**THE EXERCISE:** Repeat exactly the lines from the start through the line with "return leg_point(ROD_FRONT_Z - BASE_Z, sign)", both ends included.

--- START ---

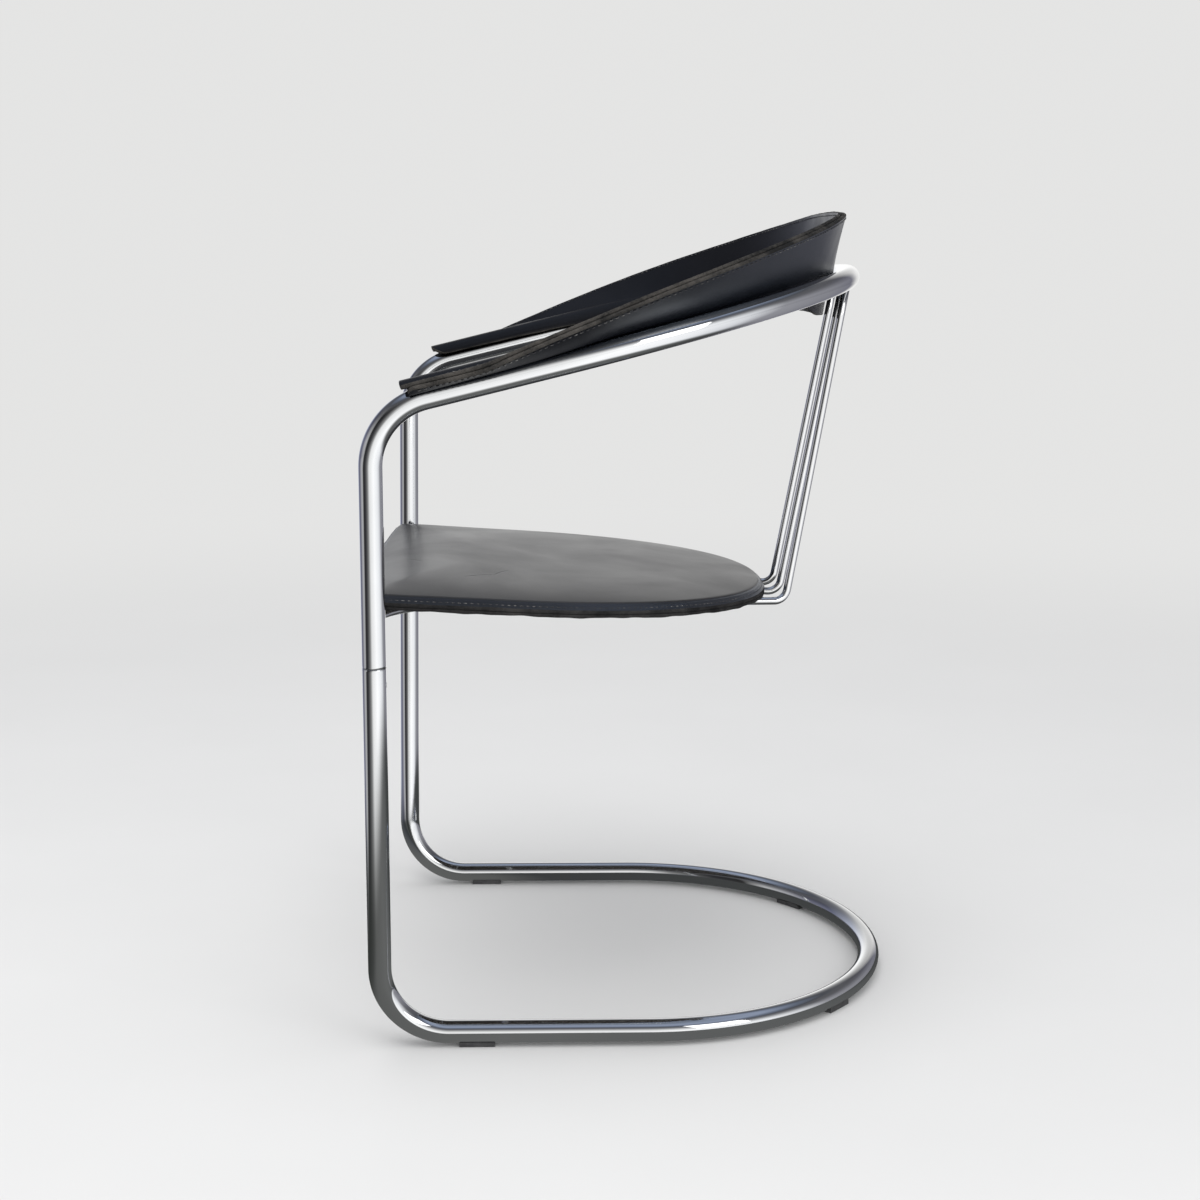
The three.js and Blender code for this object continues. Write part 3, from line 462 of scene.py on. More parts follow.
def meet(inside, outside):
    """End of a rod inside the wall of the tube that it is welded to."""
    weld_depth = 1.2
    return inside + unit(outside - inside) * (TUBE_R - weld_depth)


def rod_piece(node, corners, bends, steps):
    """A solid rod through its corners, in place of the solid of that name."""
    points, tangents = split_long(*route(corners, bends, steps), ROD_STATION)
    rings = sweep(points, tangents, [ROD_R] * len(points), ROD_SIDES)
    rod = piece(node + "_chrome", np.concatenate(rings), ring_faces(ROD_SIDES, len(rings)), [ROD_CHROME])
    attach(rod, "root")
    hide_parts(node)


# A weld bead's rings: how far past the rod's end each is, and how much wider than the rod
BEAD_RINGS = [(-0.4, -0.6), (0.1, 1.1), (1.0, 1.25), (2.1, 0.7), (3.0, -0.2)]


def weld_bead(name, end, beyond):
    """A small uneven ring of weld round a rod's end."""
    d = unit(beyond - end)
    side = unit(np.cross(d, vec(0.3, 0.2, 1.0)))
    other = np.cross(d, side)
    angles = np.arange(ROD_SIDES) * 2 * math.pi / ROD_SIDES
    uneven = 0.12 * np.sin(5 * angles + 1.7) + 0.08 * np.sin(11 * angles)
    circle = np.outer(np.cos(angles), side) + np.outer(np.sin(angles), other)
    rings = [end + d * offset + (ROD_R + more + uneven)[:, None] * circle for offset, more in BEAD_RINGS]
    bead = piece(name, np.concatenate(rings), ring_faces(ROD_SIDES, len(rings)), [ROD_CHROME])
    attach(bead, "root")


def rod_front(sign):
    """Where a side rod turns back from the leg."""
    return leg_point(ROD_FRONT_Z - BASE_Z, sign) - vec(sign * ROD_FRONT_INSET, 0, 0)


for name, sign in (("left", 1), ("right", -1)):
    front = rod_front(sign)
    corner = rod_corner(sign * ROD_LOW_HALF)
    start = meet(leg_point(ROD_FRONT_Z - BASE_Z, sign), front)
    end = meet(rear_arc(sign * ROD_TOP_HALF), corner)
    rod_piece("seat_rod_" + name, [start, front, corner, end], [ROD_FRONT_BEND, ROD_REAR_BEND], [30, 14])
    weld_bead("weld_top_" + name, end, corner)
    weld_bead("weld_leg_" + name, start, front)

cross_end = lerp(rod_front(1), rod_corner(ROD_LOW_HALF), CROSS_ROD_RUN / ROD_RUN)
rod_piece("seat_cross_rod", [cross_end, cross_end * FLIP], [], [])

corner = rod_corner(0.0)
end = meet(rear_arc(0.0), corner)
rod_piece("seat_rod_centre", [(cross_end + cross_end * FLIP) / 2, corner, end], [ROD_REAR_BEND], [14])
weld_bead("weld_top_centre", end, corner)

# Back: two plies

# How far behind the arm's corner the lining starts, and how long half of it is along the tube
TIP = 32.0
HALF_LENGTH = ARM_RUN - TIP + ARM_HALF * math.pi / 2
# The plies' thickness, how far apart their middles are, and the room between them and the tube, which
# grows by the stand-off to the rear
PLY_T = 4.0
PITCH = PLY_T + GAP
PLY_CLEARANCE = 0.5
STANDOFF = 4.5

# Rows of (share of the way from an arm's tip to the middle of the back, value): the sewn edge's height and
# distance outward from the tube, then how far the plies wrap it and stand off, and how far the lining drops
EDGE_UP = [
    (0, 13.6), (0.12, 14.1), (0.16, 18.3), (0.2, 22.5), (0.28, 30.9), (0.38, 40.3), (0.5, 49.0),
    (0.62, 55.5), (0.74, 60.8), (0.85, 64.2), (1, 66.0)]
EDGE_OUT = [
    (0, 16.9), (0.13, 27.5), (0.25, 28.7), (0.38, 32.0), (0.45, 33.0), (0.51, 33.0), (0.67, 26.3),
    (0.82, 14.5), (1, -1.4)]
WRAP = [
    (0, 0.0), (0.13, 0.07), (0.2, 0.13), (0.26, 0.25), (0.33, 0.48), (0.45, 0.65), (0.7, 0.88), (1, 1.0)]
OFF = [(0, 0.0), (0.4, 0.0), (0.75, 0.7), (1, 1.0)]
DROP = [(0, 0.0), (0.35, 0.03), (0.6, 0.1), (0.7, 0.2), (0.76, 0.55), (0.84, 0.85), (1, 1.0)]

# Where each ply's part round the tube starts and ends at the tip and at the rear, in degrees
WRAP_START = (30.0, 155.0)
OUTER_END = (128.0, 200.0)
LINING_END = (145.0, 180.0)
ARC_STEPS = 12
# A place 2 mm over the lining's lower edge at the rear, outward and up from the tube's middle
LINING_LOW = vec(-36.0, -30.0)


def smooth_table(table, s):
    """Smooth curve through a table of rows (share, value)."""
    xs = [row[0] for row in table]
    ys = [row[1] for row in table]
    s = min(max(s, xs[0]), xs[-1])
    k = max(i for i in range(len(xs) - 1) if xs[i] <= s + 1e-12)

    def slope(i):
        if i == 0:
            return (ys[1] - ys[0]) / (xs[1] - xs[0])
        if i == len(xs) - 1:
            return 0.0
        return (ys[i + 1] - ys[i - 1]) / (xs[i + 1] - xs[i - 1])

    h = xs[k + 1] - xs[k]
    t = (s - xs[k]) / h
    a, b = ys[k], ys[k + 1]
    return ((2 * t ** 3 - 3 * t ** 2 + 1) * a + (t ** 3 - 2 * t ** 2 + t) * h * slope(k)
            + (-2 * t ** 3 + 3 * t ** 2) * b + (t ** 3 - t ** 2) * h * slope(k + 1))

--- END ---

**RESPONSE:**
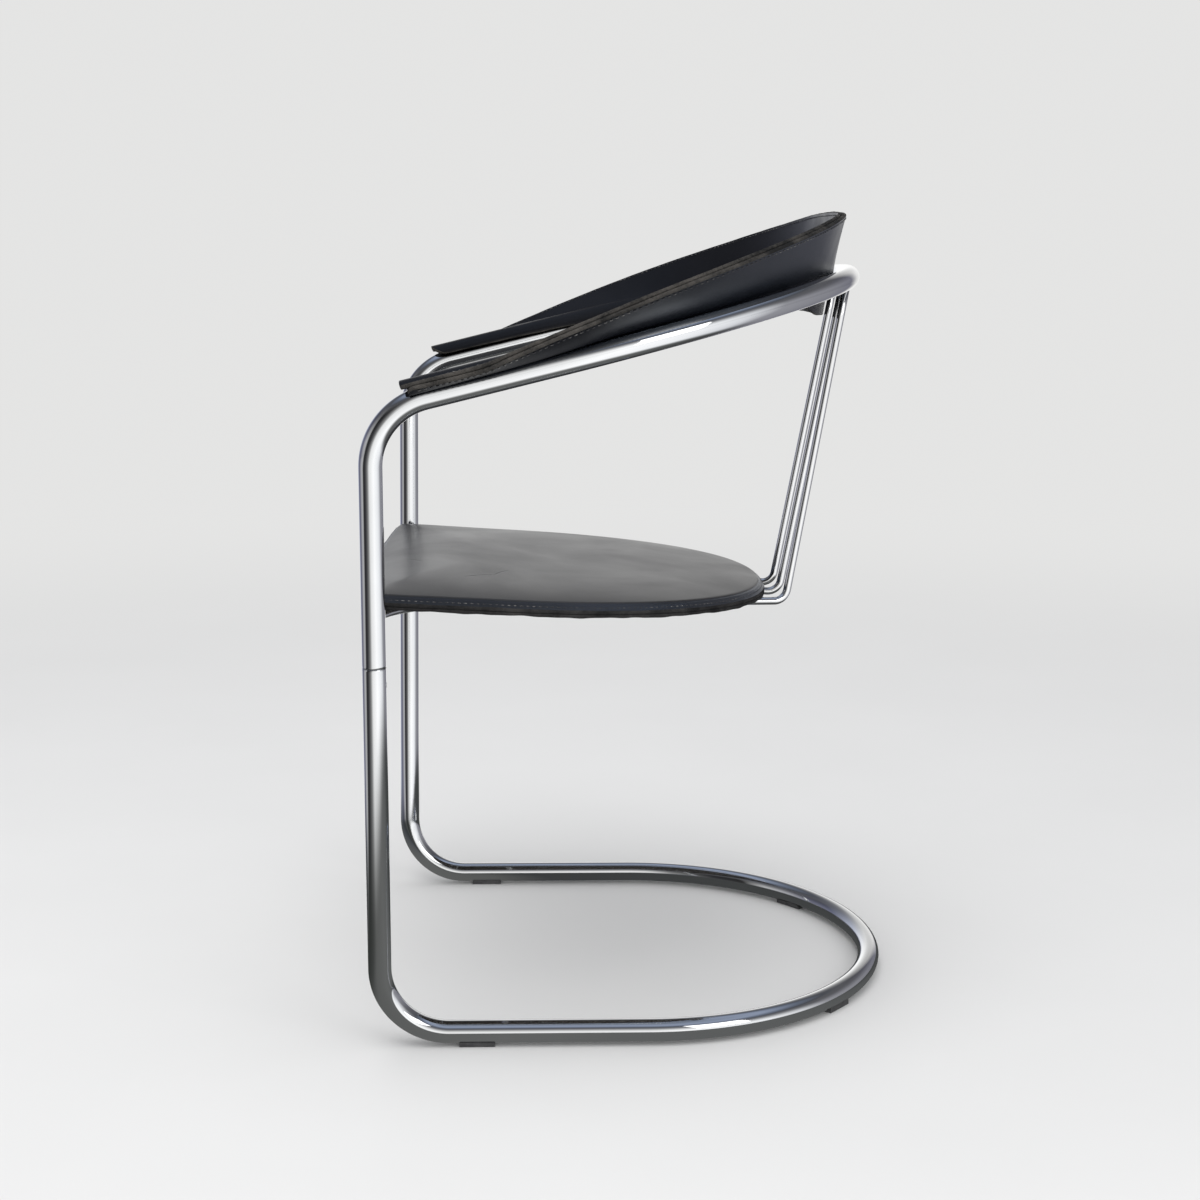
The three.js and Blender code for this object continues. Write part 3, from line 462 of scene.py on. More parts follow.
def meet(inside, outside):
    """End of a rod inside the wall of the tube that it is welded to."""
    weld_depth = 1.2
    return inside + unit(outside - inside) * (TUBE_R - weld_depth)


def rod_piece(node, corners, bends, steps):
    """A solid rod through its corners, in place of the solid of that name."""
    points, tangents = split_long(*route(corners, bends, steps), ROD_STATION)
    rings = sweep(points, tangents, [ROD_R] * len(points), ROD_SIDES)
    rod = piece(node + "_chrome", np.concatenate(rings), ring_faces(ROD_SIDES, len(rings)), [ROD_CHROME])
    attach(rod, "root")
    hide_parts(node)


# A weld bead's rings: how far past the rod's end each is, and how much wider than the rod
BEAD_RINGS = [(-0.4, -0.6), (0.1, 1.1), (1.0, 1.25), (2.1, 0.7), (3.0, -0.2)]


def weld_bead(name, end, beyond):
    """A small uneven ring of weld round a rod's end."""
    d = unit(beyond - end)
    side = unit(np.cross(d, vec(0.3, 0.2, 1.0)))
    other = np.cross(d, side)
    angles = np.arange(ROD_SIDES) * 2 * math.pi / ROD_SIDES
    uneven = 0.12 * np.sin(5 * angles + 1.7) + 0.08 * np.sin(11 * angles)
    circle = np.outer(np.cos(angles), side) + np.outer(np.sin(angles), other)
    rings = [end + d * offset + (ROD_R + more + uneven)[:, None] * circle for offset, more in BEAD_RINGS]
    bead = piece(name, np.concatenate(rings), ring_faces(ROD_SIDES, len(rings)), [ROD_CHROME])
    attach(bead, "root")


def rod_front(sign):
    """Where a side rod turns back from the leg."""
    return leg_point(ROD_FRONT_Z - BASE_Z, sign) - vec(sign * ROD_FRONT_INSET, 0, 0)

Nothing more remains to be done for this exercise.